WRITTEN INSTRUCTION: In the entries below, find the lines that contain the word "object" and copy them.

DATA SECTION:
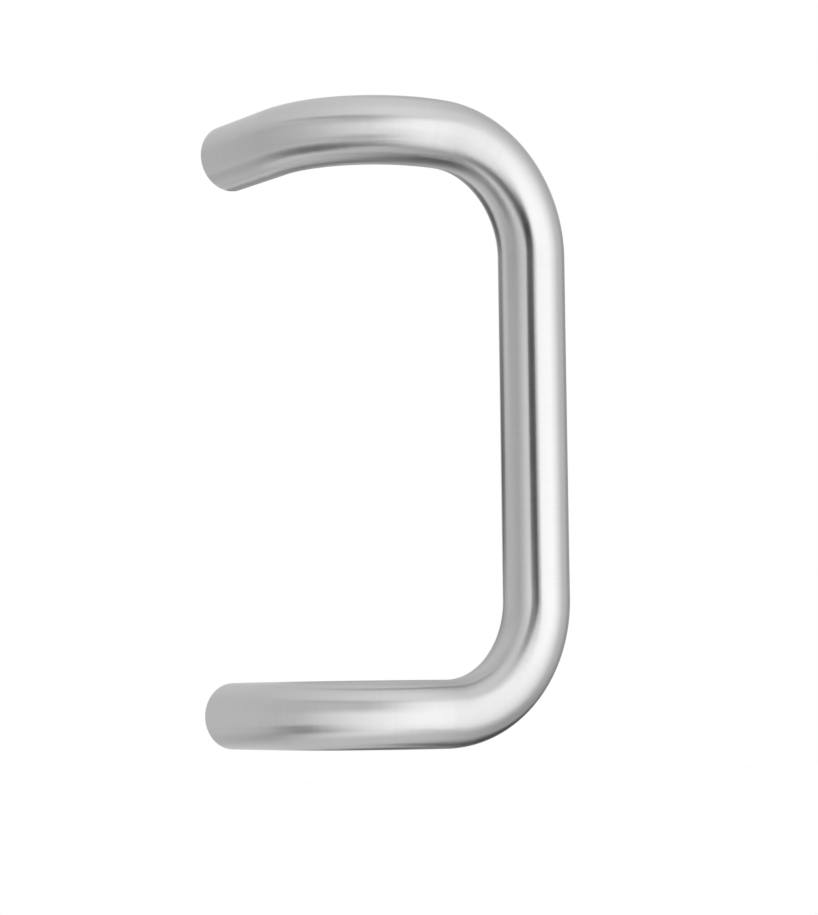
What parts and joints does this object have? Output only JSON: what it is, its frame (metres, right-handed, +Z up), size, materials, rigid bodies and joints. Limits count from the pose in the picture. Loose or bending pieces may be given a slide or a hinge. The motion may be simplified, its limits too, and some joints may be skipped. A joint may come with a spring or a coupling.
{
  "type": "offset door pull",
  "caption": "Door pull bent from a solid round bar, its upright grip offset to one side of its fixing points, with tapped ends for through-bolts.",
  "frame": {"origin": "on the door's face, midway between the centres of the two fixing holes", "axes": "+Z up along the grip, +Y into the door, so the pull stands out along -Y, and +X towards the grip"},
  "size_m": [0.1128, 0.0905, 0.2414],
  "materials": {
    "satin_steel": "satin, with fine brush lines round the bar"
  },
  "bodies": {
    "root": {"pull_bar": "satin_steel"}
  },
  "joints": []
}
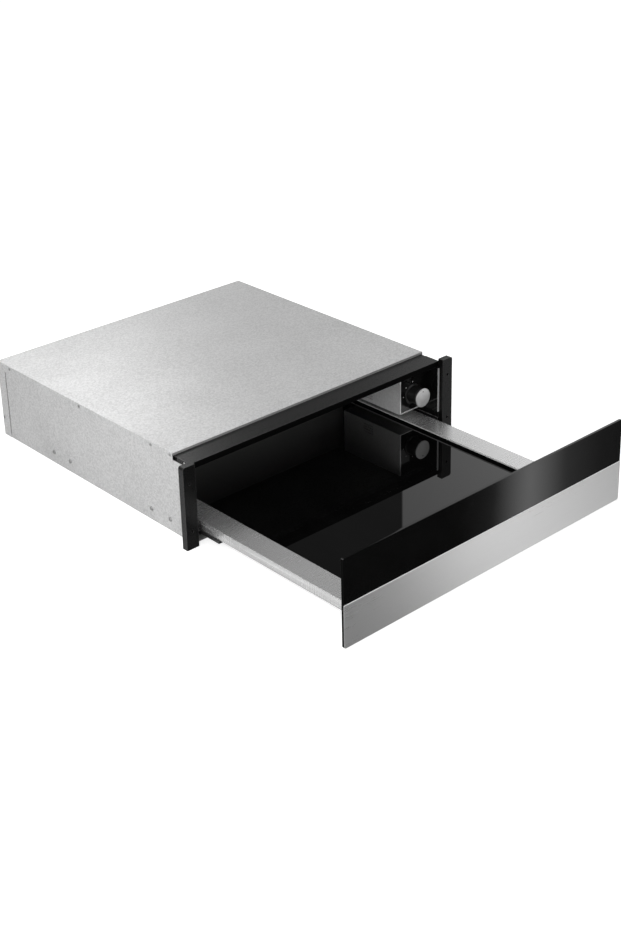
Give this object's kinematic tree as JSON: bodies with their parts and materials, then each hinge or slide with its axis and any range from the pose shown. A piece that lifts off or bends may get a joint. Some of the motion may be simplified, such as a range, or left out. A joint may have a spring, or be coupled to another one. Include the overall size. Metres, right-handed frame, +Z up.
{
  "type": "warming drawer",
  "caption": "Built-in warming drawer shown open: sheet steel housing with black frame, pull-out tray with black glass floor and front, temperature knob in a corner box.",
  "frame": {"origin": "centre of the underside of the housing; the back face of the front frame is at y = -0.266 m", "axes": "+X right seen from the front, +Y to the rear, +Z up; the open drawer points to -Y"},
  "size_m": [0.595, 0.9048, 0.14],
  "materials": {
    "zinc_sheet": "galvanised, matt with a fine spangle",
    "black_paint": "semi-matt black enamel",
    "black_gloss": "glossy black enamel",
    "bright_trim": "bright steel",
    "insulation": "matt mineral wool",
    "rail_steel": "dark zinc-plated steel",
    "light_plastic": "matt",
    "black_plastic": "satin",
    "grey_plastic": "satin",
    "brushed_steel": "stainless, brushed across",
    "pad_rubber": "matt silicone rubber",
    "lead_rubber": "matt",
    "black_glass": "polished, opaque black",
    "grey_sheet": "satin grey",
    "white_print": "printed marks",
    "cap_aluminium": "satin, turned",
    "lamp_lens": "tinted lens, unlit",
    "screw_steel": "zinc-plated"
  },
  "bodies": {
    "housing": {"top_cover": "zinc_sheet", "side_panel_left": "zinc_sheet", "side_panel_right": "zinc_sheet", "rear_panel": "zinc_sheet", "bottom_panel": "zinc_sheet", "front_post_left": "black_paint", "front_post_right": "black_paint", "top_rail": "black_paint", "front_sill": "black_paint", "side_liner_left": "black_gloss", "side_liner_right": "black_gloss", "edge_trims": "bright_trim", "ceiling_liner": "black_paint", "insulation_mat": "insulation", "cabinet_rail_left": "rail_steel", "cabinet_rail_right": "rail_steel", "rail_glides": "light_plastic", "latch_body": "black_plastic", "control_box": "grey_sheet", "control_fascia": "black_gloss", "fascia_trim": "bright_trim", "dial_marks": "white_print", "knob_bezel": "black_plastic", "thermostat": "grey_plastic", "signal_lamp": "lamp_lens", "blower_motor": "grey_sheet", "blower_scroll": "zinc_sheet", "heater_block": "cap_aluminium", "thermal_cutout": "black_plastic", "terminal_block": "light_plastic", "inner_lead": "lead_rubber", "lead_clips": "light_plastic", "inlet_gland": "black_plastic", "slide_screws": "screw_steel", "cover_screws": "screw_steel", "frame_rivets": "screw_steel"},
    "drawer": {"drawer_rail_left": "rail_steel", "drawer_rail_right": "rail_steel", "front_catches": "black_plastic", "drawer_side_left": "brushed_steel", "drawer_side_right": "brushed_steel", "base_pan": "zinc_sheet", "glass_pads": "pad_rubber", "glass_floor": "black_glass", "back_wall": "grey_sheet", "panel_carrier": "black_paint", "panel_glass": "black_glass", "panel_strip": "brushed_steel", "front_brackets": "zinc_sheet", "closing_buffers": "pad_rubber", "latch_striker": "zinc_sheet", "panel_screws": "screw_steel"},
    "middle_rail_left_body": {"middle_rail_left": "rail_steel"},
    "middle_rail_right_body": {"middle_rail_right": "rail_steel"},
    "knob_assembly": {"knob": "black_plastic", "knob_cap": "cap_aluminium", "control_shaft": "bright_trim"},
    "impeller": {"blower_wheel": "light_plastic"},
    "plunger": {"latch_plunger": "grey_plastic"}
  },
  "joints": [
    {"name": "drawer_slide", "type": "slide", "parent": "housing", "child": "drawer", "axis": [0, 1, 0], "range_m": [0, 0.343]},
    {"name": "middle_rail_left_slide", "type": "slide", "parent": "housing", "child": "middle_rail_left_body", "axis": [0, 1, 0], "range_m": [0, 0.1715]},
    {"name": "middle_rail_right_slide", "type": "slide", "parent": "housing", "child": "middle_rail_right_body", "axis": [0, 1, 0], "range_m": [0, 0.1715]},
    {"name": "knob_turn", "type": "hinge", "parent": "housing", "child": "knob_assembly", "pos_m": [0.2341, -0.25, 0.0762], "axis": [0, 1, 0], "range_deg": [0, 270]},
    {"name": "impeller_spin", "type": "hinge", "parent": "housing", "child": "impeller", "pos_m": [0.2327, -0.16, 0.0888], "axis": [1, 0, 0], "continuous": true},
    {"name": "latch_press", "type": "slide", "parent": "housing", "child": "plunger", "axis": [0, 1, 0], "range_m": [0, 0.004], "stiffness_N_per_m": 400, "springref_m": -0.002}
  ],
  "couplings": [
    {"joint": "middle_rail_left_slide", "follows": "drawer_slide", "ratio": 0.5},
    {"joint": "middle_rail_right_slide", "follows": "drawer_slide", "ratio": 0.5}
  ]
}
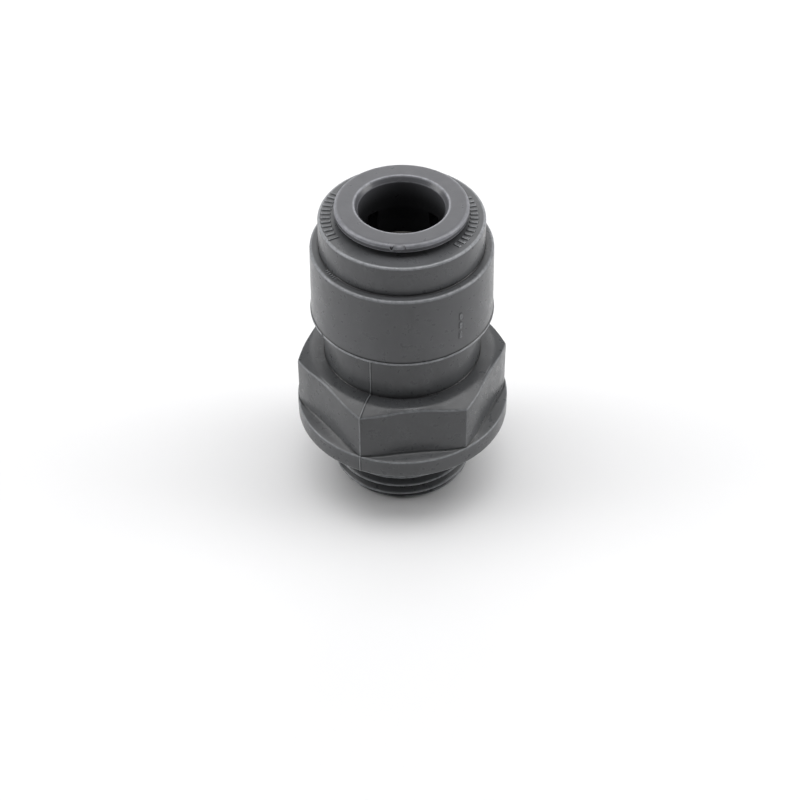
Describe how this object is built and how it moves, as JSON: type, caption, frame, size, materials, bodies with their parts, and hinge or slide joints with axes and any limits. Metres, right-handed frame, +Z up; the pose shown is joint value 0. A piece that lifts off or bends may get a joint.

RESULT FOR THIS EXERCISE:
What parts and joints does this object have? Output only JSON: what it is, its frame (metres, right-handed, +Z up), size, materials, rigid bodies and joints. Limits count from the pose in the picture. Loose or bending pieces may be given a slide or a hinge. The motion may be simplified, its limits too, and some joints may be skipped. A joint may come with a spring or a coupling.
Give this object's kinematic tree as JSON: bodies with their parts and materials, then each hinge or slide with its axis and any range from the pose shown. A piece that lifts off or bends may get a joint. Some of the motion may be simplified, such as a range, or left out. A joint may have a spring, or be coupled to another one. Include the overall size. Metres, right-handed frame, +Z up.
Describe how this object is built and how it moves, as JSON: type, caption, frame, size, materials, bodies with their parts, and hinge or slide joints with axes and any limits. Metres, right-handed frame, +Z up; the pose shown is joint value 0. A piece that lifts off or bends may get a joint.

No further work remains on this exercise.